Publié en septembre 2017
Président de l'Institut Diderot, fondateur, président du groupe d’édition Humensis et président d’honneur du groupe Covéa qui réunit les mutuelles d’assurance MAAF, MMA, GMF et PartnerRe.

 

L’invention des technologies de nature à réduire le besoin de travail humain suscite depuis toujours la peur du chômage. Beaucoup répondent que c’est le sort des innovations technologiques de susciter ce type de crainte mais que le redéploiement des ressources disponibles s’est toujours fait, permettant de retrouver le plein emploi avec l’avantage d’un niveau de vie supérieur.

D’autres pensent que ce phénomène, effectivement constaté, n’est pas une loi et que la possibilité de tout faire faire par des machines constitue une rupture qui pourrait être fatale à l’emploi.

En fait, quand on affirme qu’après une vague d’innovations qui supprime des emplois un redéploiement s’effectue, on constate un phénomène réel, mais on sous-estime deux points :

    • Ce qui parait ex post se dérouler dans un espace-temps limité a pu prendre un temps très long à l’échelle des individus dont certains ne retrouvent jamais de travail.

 

  • En second lieu, retrouver le plein emploi suppose que l’innovation qui favorise la productivité soit aussi à l’origine de nouveaux marchés. Or les innovations n’ont pas toutes, en particulier à un même moment, ce double effet. La vapeur a d’abord agi sur la productivité avant de créer de nouveaux marchés, soit en abaissant le coût de certains produits – par exemple celui du charbon extrait des mines – soit en raison de la création de nouveaux produits, comme les bateaux à vapeur et les chemins de fer.

A l’inverse, l’automobile, dans ses premiers avatars de produits de luxe et de sport a certainement dopé la demande avant d’avoir un effet significatif sur la productivité.

Les technologies numériques ont les deux effets, mais dans la mesure où, en tant qu’outil de production, elles peuvent prendre en charge la production des biens et services dont elles permettent l’invention, leur contribution n’est probablement pas équilibrée. Par contre, les biotechnologies sont à l’origine d’une multitude de produits qui exigent beaucoup de travail alors que leur contribution à la croissance de la productivité ne paraît pas évidente. Or la révolution des technologies du vivant sera probablement aussi importante que celle des TIC.

D’autres révolutions encore sont en marche : les nanotechnologies vont permettre de disposer de matériaux nouveaux dotés de caractéristiques inédites ; certains vont vraisemblablement être des facteurs de productivité en remplaçant des produits traditionnels dont la fabrication ou l’usage utilisent beaucoup de travail, mais c’est plus vraisemblablement à une multitude de produits créateurs d’emplois qu’ils vont permettre de voir le jour.

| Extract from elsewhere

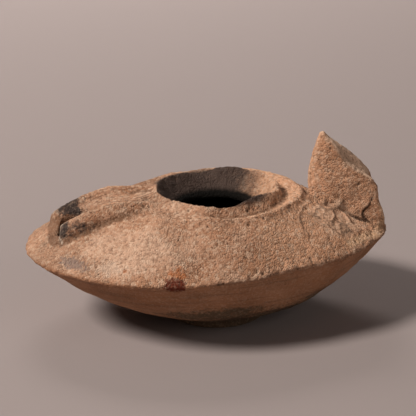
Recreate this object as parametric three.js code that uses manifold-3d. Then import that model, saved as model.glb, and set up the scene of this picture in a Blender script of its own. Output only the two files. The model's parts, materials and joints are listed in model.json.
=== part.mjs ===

Enfin, l’innovation qui favorise la productivité ou la création des produits et services n’est pas que technologique ; elle peut être sociale ou culturelle. L’organisation du travail due à Taylor et ses multiples successeurs a conduit à supprimer des emplois, mais le développement du tourisme, innovation sociale majeure, en a créé une multitude. Et les perspectives ouvertes par des mutations sociales ou culturelles sont infinies…

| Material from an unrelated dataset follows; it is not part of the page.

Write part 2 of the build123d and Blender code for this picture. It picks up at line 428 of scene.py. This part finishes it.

Le solde de tous ces mouvements est difficile à évaluer ; ils vont de surcroit, se déployer en même temps que les statuts juridiques du travail vont se diversifier, s’écartant de l’emploi salarié traditionnel, et que les frontières avec le temps personnel vont perdre de leur netteté.

D’ores et déjà, elles sont moins nettes qu’on ne le pense habituellement : le temps de trajet n’est-il pas un temps de travail sous l’angle des accidents de la route et du temps personnel sous l’angle de la réglementation du temps de travail et de la rémunération ? Les temps d’astreinte ou d’interruption courte -entre les services du déjeuner et du diner dans un restaurant par exemple- ne sont pas du temps de travail, mais pas davantage du temps libre.

La société de consommation caractéristique du 20ème siècle a été fondée sur une dichotomie totale entre production et consommation ; le consommateur consacre toute son énergie au travail, et pourvoit à ses besoins en recourant au marché.

Des facteurs psychologiques, mais également financiers, poussent au renversement de cette perspective ; en effet une heure travaillée, dans un pays à taux de prélèvement élevé correspond à deux heures consacrées à l’auto consommation à productivité équivalente : bricolage et économie collaborative constituent, de ce point de vue, une sorte de retour à l’économie pré industrielle.

Enfin, le débat traditionnel sur la productivité mesure cette dernière par rapport au capital utilisé. Mais il existe d’autres facteurs de production par rapport auxquels il convient de la mesurer : le sol, non sous l’aspect de champs considérés comme le principal facteur de production par les physiocrates, mais des ressources non renouvelables : leur remplacement par des ressources renouvelables est créateur de travail comme le montre la production d’électricité solaire par comparaison à celle d’une centrale thermique.

La seconde est l’information : elle constitue en elle-même un besoin à satisfaire à peu près infini, mais aussi un facteur de production capable de mettre à jour de nouveaux besoins et de nouvelles ressources, donc là aussi du travail.

Au total, le travail n’est pas prêt de disparaître, mais à changer de forme et de statut ; il est donc susceptible de créer un important chômage frictionnel dans les sociétés peu enclines à s’adapter.